Published online by Cambridge University Press: 05 July 2014
This chapter and the next examine how medieval Europeans made use of their local ecosystems and historic consequences of those uses. The first of the pair has to do with biomass, hence with living things, and attempts an ecological understanding of primary biological production sectors in the Middle Ages. To start, agriculture and related activities are considered as anthropogenic ecosystems; sections thereafter treat medieval colonization and exploitation of natural wild ecosystems through wood cutting, hunting, and fishing. In each instance the aim is to gain a sense of operational features – how things worked – and to assess their sustainability. The following chapter will turn to non-living aspects of the environment. While chapter 4 was about change and its impact, chapters 5 and 6 treat structures, how they worked, and the extent to which they were sustainable.
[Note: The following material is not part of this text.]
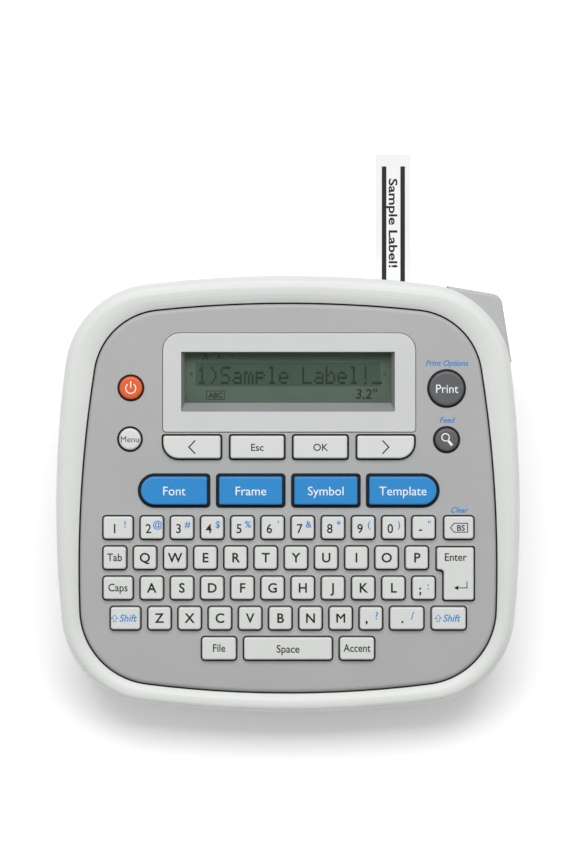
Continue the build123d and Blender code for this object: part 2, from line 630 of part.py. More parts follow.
def cassette_case():
    inner = offset(cassette_outline(), -CASSETTE_WALL, kind=Kind.INTERSECTION)
    body = side_slab(cassette_outline(), CASSETTE_LEFT, CASSETTE_RIGHT - CASSETTE_WALL)
    body -= side_slab(inner, CASSETTE_LEFT + CASSETTE_WALL, CASSETTE_RIGHT)
    body += rod_x(ROLL_V, ROLL_W, 5.0, CASSETTE_LEFT, CASSETTE_RIGHT - CASSETTE_WALL - 0.4)
    body += rod_x(RIBBON_V, RIBBON_W, SHAFT_R, CASSETTE_LEFT, CASSETTE_RIGHT - CASSETTE_WALL - 0.4)
    body -= rod_x(TAKEUP_V, TAKEUP_W, SHAFT_R + 0.4, CASSETTE_LEFT - 1, CASSETTE_LEFT + 2)
    half = TAPE_WIDTH / 2 + 0.4
    return body - block((TAPE_X - half, 45, TAPE_W - 0.6), (TAPE_X + half, 53, TAPE_W + 0.39))


def cassette_lid():
    return side_slab(cassette_outline(), CASSETTE_RIGHT - CASSETTE_WALL, CASSETTE_RIGHT)


def tape_strip(start, end):
    half, thin = TAPE_WIDTH / 2, TAPE_THICKNESS / 2
    return block((TAPE_X - half, start, TAPE_W - thin), (TAPE_X + half, end, TAPE_W + thin))


def print_head():
    return block((TAPE_X - 7, 52.8, TAPE_W + 0.2), (TAPE_X + 7, 59.6, -12.9))


def head_arm():
    """Pivoted plate with a finned heat sink over the head."""
    left, right = 26.5, 45.5
    arm = block((left, 45.5, -12.2), (right, 60.4, -11.0))
    arm += block((TAPE_X - 7.4, 52.4, -12.9), (TAPE_X + 7.4, 60.4, -9.4))
    arm += rod_x(HEAD_PIVOT_V, HEAD_PIVOT_W, HEAD_PIVOT_R + 0.6, left, right)
    arm += rod_x(HEAD_PIVOT_V, HEAD_PIVOT_W, HEAD_PIVOT_R, PLATE_LEFT, PLATE_RIGHT + PLATE_THICKNESS)
    for fin in range(5):
        x = TAPE_X - 5.6 + 2.8 * fin
        arm -= block((x - 0.7, 52, -10.6), (x + 0.7, 61, -9))
    return arm


def release_lever():
    left, right = RELEASE_X, RELEASE_X + RELEASE_THICKNESS
    points = [(RELEASE_V - 2.6, RELEASE_W + 3), (RELEASE_V + 2.6, RELEASE_W + 3),
              (RELEASE_V + 2, RELEASE_W - 14), (RELEASE_V - 2, RELEASE_W - 14)]
    body = side_slab(make_face(Polyline(*points, close=True)), left, right)
    return body - rod_x(RELEASE_V, RELEASE_W, SHAFT_R + CLEARANCE, left - 1, right + 1)


# ---- Cutter -------------------------------------------------------------------------------------
def lever_hub(radius):
    return rod_v(LEVER_PIVOT_X, LEVER_PIVOT_W, radius, ARM_FRONT_V, ARM_REAR_V)


def cutter_lever():
    """The finger pad at the rear right corner, with the arm that carries the moving blade."""
    pad = make_face(Polyline((54.2, 44.6), (54.2, 70.4), (72.4, 67.3), (76.0, 44.6), close=True))
    outer = [vertex for vertex in pad.vertices() if vertex.X > 60 and vertex.Y > 60]
    pad = fillet(outer, 4.0)
    body = slab(pad, PAD_BOTTOM_W, PAD_TOP_W)
    body = fillet(body.faces().sort_by(Axis.Z)[-1].edges(), 1.0)
    body += block((27.5, ARM_FRONT_V, PAD_BOTTOM_W), (55, ARM_REAR_V, -19.5))
    body += lever_hub(2.9)
    return body - lever_hub(LEVER_PIVOT_R + CLEARANCE)


def lever_pin():
    return rod_v(LEVER_PIVOT_X, LEVER_PIVOT_W, LEVER_PIVOT_R, LEVER_PIN_FRONT_V, LEVER_PIN_REAR_V)


def moving_blade():
    return block((TAPE_X - 7.5, ARM_REAR_V, -23.5), (TAPE_X + 7.5, ARM_REAR_V + 0.6, TAPE_W - 0.8))


def fixed_blade():
    return block((TAPE_X - 9, 66.9, TAPE_W + 0.4), (TAPE_X + 9, 67.5, TAPE_W + 5))


def lever_spring():
    """Return spring between the case floor's post and the lever arm."""
    turns, pitch, radius, wire = 6, 1.5, 2.2, 0.35
    path = Helix(pitch, turns * pitch, radius)
    profile = Plane(origin=path @ 0, z_dir=path % 0) * Circle(wire)
    return Pos(45.5, 64.3, PAD_BOTTOM_W - turns * pitch - 3.2) * sweep(profile, path)


# ---- Power --------------------------------------------------------------------------------------
def batteries():
    cells = Part()
    for index in range(CELL_COUNT):
        x = CELL_FIRST_X + CELL_PITCH * index
        turn = Rot(-90, 0, 0) if index % 2 == 0 else Rot(90, 0, 0)
        body = Cylinder(CELL_R, CELL_LENGTH - 1.2) + Pos(0, 0, CELL_LENGTH / 2) * Cylinder(1.9, 1.2)
        cells += Pos(x, CELL_START_Y + CELL_LENGTH / 2, CELL_Z) * turn * Pos(0, 0, -0.3) * body
    return cells


def battery_contacts():
    """Sprung plates at both ends of the cells, joined in pairs."""
    plates = Part()
    for end_y in (CELL_START_Y - 1.5, CELL_START_Y + CELL_LENGTH + 1.0):
        for index in range(CELL_COUNT // 2):
            x = CELL_FIRST_X + 2 * CELL_PITCH * index
            plates += block((x - 3.5, end_y, CELL_Z - 3.5), (x + CELL_PITCH + 3.5, end_y + 0.5, CELL_Z + 3.5))
    return plates


def power_jack():
    """Inlet for a power adapter in the right side wall, drawn in the face frame."""
    half = JACK_SIZE / 2
    back = JACK_RIGHT - JACK_DEPTH
    body = block((back, JACK_V - half, JACK_W - half), (JACK_RIGHT, JACK_V + half, JACK_W + half))
    body -= rod_x(JACK_V, JACK_W, JACK_BORE_R, back + 2, JACK_RIGHT + 1)
    return body + rod_x(JACK_V, JACK_W, 0.8, back, JACK_RIGHT - 0.3)


def rubber_feet():
    return Part() + [Pos(x, y, FLOOR_Z / 2) * Cylinder(FOOT_R, FLOOR_Z) for x, y in FEET]


def case_screws():
    screws = Part()
    for x, v in BOSSES:
        screws += rod_w(x, v, SCREW_R, PARTING_W - 7, PARTING_W + 7)
        screws += rod_w(x, v, SCREW_R + 1.1, PARTING_W - PARTING_GAP - 10, PARTING_W - PARTING_GAP - 8.02)
    return screws


# ---- Write every piece --------------------------------------------------------------------------
face_pieces = {
    "top_case": top_case, "base_case": base_case, "face_panel": face_panel, "display_bezel": display_bezel,
    "lcd_frame": lcd_frame, "lcd_ribbon": lcd_ribbon, "keypad_mat": keypad_mat, "main_board": main_board,
    "board_chips": board_chips, "mechanism_frame": mechanism_frame, "platen_core": platen_core,
    "platen_rubber": platen_rubber, "idler_gear": idler_gear, "feed_motor": feed_motor,
    "motor_pinion": motor_pinion, "takeup_gear": takeup_gear, "tape_roll": tape_roll,
    "cassette_case": cassette_case, "cassette_lid": cassette_lid, "print_head": print_head,
    "head_arm": head_arm, "release_lever": release_lever, "cutter_lever": cutter_lever,
    "lever_pin": lever_pin, "moving_blade": moving_blade, "fixed_blade": fixed_blade,
    "lever_spring": lever_spring, "power_jack": power_jack, "case_screws": case_screws,
}
for name, make in face_pieces.items():
    save(name, make())

save("display_window", display_sheet(WINDOW_MARGIN, BEZEL_BOTTOM_W - WINDOW_THICKNESS, BEZEL_BOTTOM_W))
save("lcd_glass", display_sheet(LCD_MARGIN, LCD_LOW_W, LCD_HIGH_W))
platen_phase = mesh_phase(PLATEN_TEETH, PLATEN_V, PLATEN_W)
save("platen_gear", gear(PLATEN_TEETH, PLATEN_V, PLATEN_W, SHAFT_R, platen_phase))
save("ribbon_spool", spool(RIBBON_V, RIBBON_W, RIBBON_R, SHAFT_R + CLEARANCE))
save("takeup_spool", spool(TAKEUP_V, TAKEUP_W, 5.0, SHAFT_R))
save("inner_tape", tape_strip(ROLL_V, TAPE_END_V))
save("printed_label", tape_strip(LABEL_START_V, LABEL_END_V))

for index, (name, keys) in enumerate(key_places().items()):
    save(name, Part() + [plain_key(x, row_v(index), width) for x, width in keys])
save("space_key", plain_key(0, row_v(SPACE_ROW), SPACE_WIDTH))
save("enter_key", cap(enter_outline(), enter_outline(FLANGE_REACH), ENTER_STEM_X, row_v(ENTER_STEM_ROW)))
for name, (left, right) in NAV_KEYS.items():
    save(name, cap(nav_outline(name), nav_outline(name, NAV_FLANGE_REACH), (left + right) / 2, NAV_V))
for name, (left, right) in FUNCTION_KEYS.items():
    flange = function_outline(name, FUNCTION_FLANGE_REACH)
    save(name, cap(function_outline(name), flange, (left + right) / 2, FUNCTION_V))
for name in ROUND_BUTTONS:
    save(name, round_button(name))

desk_frame = Pos(0, 0, 0)
save("rear_cover", rear_cover(), desk_frame)
save("batteries", batteries(), desk_frame)
save("battery_contacts", battery_contacts(), desk_frame)
save("rubber_feet", rubber_feet(), desk_frame)
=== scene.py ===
import json
import math

import bpy
import numpy as np
from mathutils import Matrix, Vector


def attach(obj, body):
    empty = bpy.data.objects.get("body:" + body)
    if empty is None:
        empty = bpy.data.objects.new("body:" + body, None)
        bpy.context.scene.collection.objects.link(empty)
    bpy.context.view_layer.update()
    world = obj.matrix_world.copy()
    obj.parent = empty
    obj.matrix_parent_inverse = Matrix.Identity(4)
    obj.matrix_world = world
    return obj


# Looks of the desktop label maker: materials for every CAD piece, the legends on keys and panel, the
# display's picture, painted shadow in the gaps round the keys and in the groove round the panel, painted
# shade on the display window's walls, the print on the label, the floor, lights and camera.
# Legends are laid out in millimetres in the face frame, which is the sloping top face: x to the right,
# v up the slope, w out of the face.
MM = 0.001
FACE_TILT = math.radians(18.0)
FACE_ORIGIN = (0, -0.0046, 0.0449)              # middle of the sloping face, in metres
FACE = Matrix.Translation(FACE_ORIGIN) @ Matrix.Rotation(FACE_TILT, 4, "X")
INK_LIFT = 0.012            # legends stand this far above the plastic, in mm
INK_DEPTH = 0.008

# Places that match the CAD pieces, in mm. Each kind of key has a gap round it, and a hidden flange at
# its foot that reaches further.
KEY_GAP, KEY_FLANGE_REACH = 0.35, 0.65
NAV_GAP, NAV_FLANGE_REACH = 0.45, 0.85
FUNCTION_GAP, FUNCTION_FLANGE_REACH = 0.9, 1.25
BUTTON_GAP, BUTTON_FLANGE_REACH = 0.55, 0.9
KEY_CORNER_R, BAR_CORNER_R, ENTER_CORNER_R = 1.1, 0.9, 0.9
NAV_CORNER_R, FUNCTION_CORNER_R = 5.4, 4.9      # the round outer ends of the two bars of keys
ENTER_STEP, ENTER_TOP_HEIGHT = 2.3, 7.9         # where the enter key's lower part starts: inwards, and down
KEYS_APART = 0.3                                # faces further apart than this belong to different keys
WINDOW_HALF, WINDOW_LOW, WINDOW_HIGH = 36.1, 27.7, 47.9     # the bezel's opening at its face
PANEL_GAP = 0.3             # width of the groove round the panel
GROOVE_INSIDE = 0.25        # how far the painted shadow in the groove reaches under the panel
GROOVE_LEVEL = -0.75        # depth of the painted shadow in the groove round the panel
GAP_LEVEL = -0.35           # depth of the painted shadow in the gaps round the keys
GAP_OVERLAP = 0.05          # how far the painted shadow in a gap reaches under the key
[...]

Sustainability in systems based on indirect solar energy
All pre-industrial societies live off solar energy from biomass production, the living materials that green plants create by photosynthesis. Agrarian societies since the Neolithic had domesticated biomass production, but their regular use of the wild world also fits the same parameters. Medieval Europeans in particular organized themselves and their colonization of nature for this purpose. Grasp of the long-run operation of medieval agroecosystems must start from thinking in metabolic terms about the whole society and its component units of production and consumption – farming households. Parts and whole alike needed sufficient and stable energy and other inputs to ensure regular outputs at sufficient rates of return without in the process generating more waste than the surrounding natural system could safely absorb.